Beyond propping each other up, I think there is value in sharing challenges and solutions across organizations. Timely advice from those who have overcome setbacks is often resource-saving and impact-enhancing.
A recent Intertwine Alliance health-and-the-environment leadership event greatly informed the direction we are going with our upcoming healthcare mentoring program. I would like for each program to include both social and environmental civic engagement. The information gathered during the event provided us the links we needed to ensure that our healthcare program could include projects that address environment-related issues.
What wisdom and resources would you like to share with fellow partners?
I hope to share cultural knowledge that will help members of The Alliance with outreach to communities of color. I am a firm believer in the notion that wide-scale progress can only happen when members of various cultural communities (racial, religious, ethnic, generational, etc.) come together to create change.

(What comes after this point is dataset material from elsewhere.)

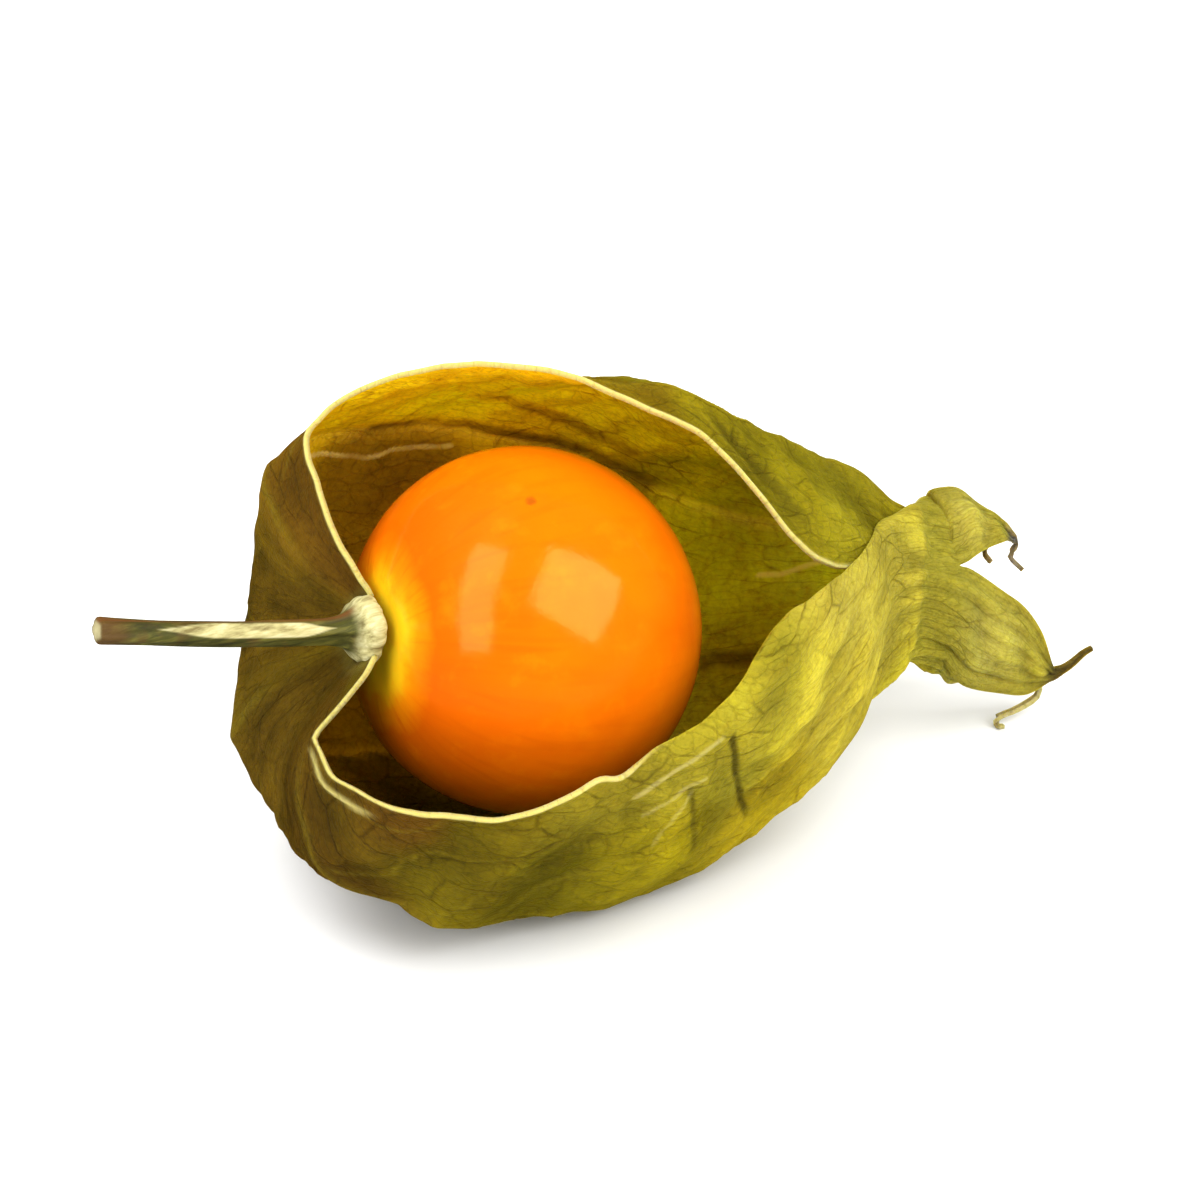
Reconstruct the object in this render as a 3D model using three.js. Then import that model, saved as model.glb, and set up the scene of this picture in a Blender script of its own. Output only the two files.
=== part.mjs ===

Is there anything you need -- short- or long-term -- from fellow partners?
The success of our programs to recruit and retain students in environmental science and green building depends on educational opportunities and civic engagement events that the partners implement. Our motto with regard to partnerships is: Help us, help you, help students. We hope that Alliance partners will take this to heart and collaborate with us to change who is considered an environmentalist or scientist.